Zweifel hatten beide durch die letzten Tage begleitet. Jasmine Flury war sich nicht sicher, ob sie für die Rennen in Méribel rechtzeitig wieder gesund wird. «Derart hatte es mich noch nie erwischt, nicht einmal die Zeit mit der Corona-Erkrankung war so schlimm.» Zwei Tage vor der Abfahrt ging es dann gesundheitlich deutlich aufwärts. «Im zweiten Training spürte ich die Energie wieder. Das gab mir Zuversicht. Ich merkte, dass mir der Hang liegt und das Material passt.»

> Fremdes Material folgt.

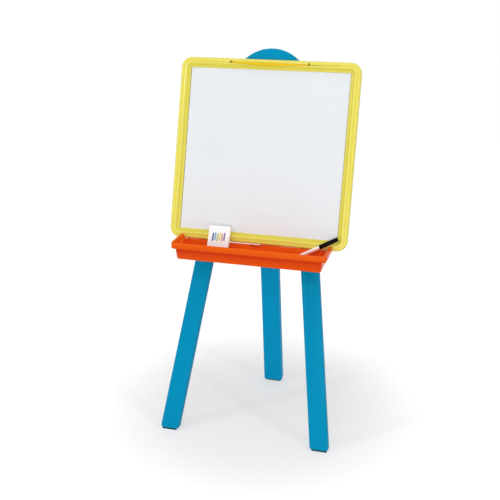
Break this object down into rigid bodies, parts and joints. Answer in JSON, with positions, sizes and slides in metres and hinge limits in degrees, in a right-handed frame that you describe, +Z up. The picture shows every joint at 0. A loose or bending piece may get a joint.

Jasmine Flury war schon einmal ganz oben angelangt. Vor gut fünf Jahren hatte sie in einem Super-G in St. Moritz ihren bisher einzigen Weltcup-Sieg errungen. Es sollte nicht der erhoffte Beginn des Durchbruchs sein. Es folgte Wellental auf Wellental. «Es war ein ständiges Auf und Ab. Verletzungen warfen mich zurück. Doch ich probierte immer dranzubleiben, den Glauben nicht zu verlieren.»
Die schwierigste Phase hatte Jasmine Flury vor ihrem Sieg im Engadin zu meistern. Ein Problem mit der Hüfte machte ihr zu schaffen. Eine ganze Saison hatte sie deswegen verpasst, eine Operation stand im Raum. Auf den Eingriff verzichtete sie schliesslich und liess sich von Physiotherapeuten konservativ behandeln. Die Hüfte blieb ihre körperliche Schwachstelle, eingeschränkt fühlt sie sich aber nicht. Sie hat gelernt, damit umzugehen.
Die unglaubliche Wende
Gar nicht umgehen konnte Corinne Suter mit ihrer, für sie neuen Situation. Sie war überfordert, die Tage nach dem Sturz hatten ihr auf die Moral geschlagen. «Ich war noch nie so tief unten.» Noch am Tag vor der Abfahrt hatten sie und ihr Umfeld keinen Ausweg aus der Sackgasse gefunden. «Ich wusste nicht, was ich machen soll. Nichts hat zusammenpasst. Ich habe mich noch nie so unvorbereitet gefühlt wie vor dieser Abfahrt.» Sie hatte sogar den Startverzicht als Option betrachtet. «Nur fahren, dass ich gefahren bin, das wollte ich nicht. Das bin nicht ich.»
Dann aber die Wende zum Guten – für Corinne Suter ein unglaublicher Prozess in so kurzer Zeit. Die Erfahrung soll mitgeholfen haben, auch die Erinnerung an die Erfolge an vorangegangenen Grossveranstaltungen. Abfahrts-Silber und Super-G-Bronze hatte sie an der WM vor vier Jahren in Are gewonnen, Abfahrts-Gold und Super-G-Silber zwei Winter später in Cortina d'Ampezzo, Abfahrts-Gold vor zwölf Monaten an den Olympischen Spielen.
Und nun, als Titelverteidigerin, wieder Abfahrts-Bronze, eine Medaille mit besonderem Stellenwert, gewonnen am Tag, an dem ihre über den Skirennsport hinaus beste Freundin ihren grossen Tag hatte. «Unsere Beziehung ist sehr speziell. Wir haben schon so viel miteinander durchgemacht. Wir sind gemeinsam durch Höhen und Tiefen gegangen. Das schweisst zusammen.»
Das neueste Hoch war für die Freundinnen in den Stunden nach dem Rennen noch nicht richtig fassbar. Corinne Suter sprach von einem irrealen Moment, Jasmine Flury davon, dass sie wohl noch Tage brauchen werde, um das Ganze zu begreifen. «Weltmeisterin. Das tönt noch so unrealistisch.»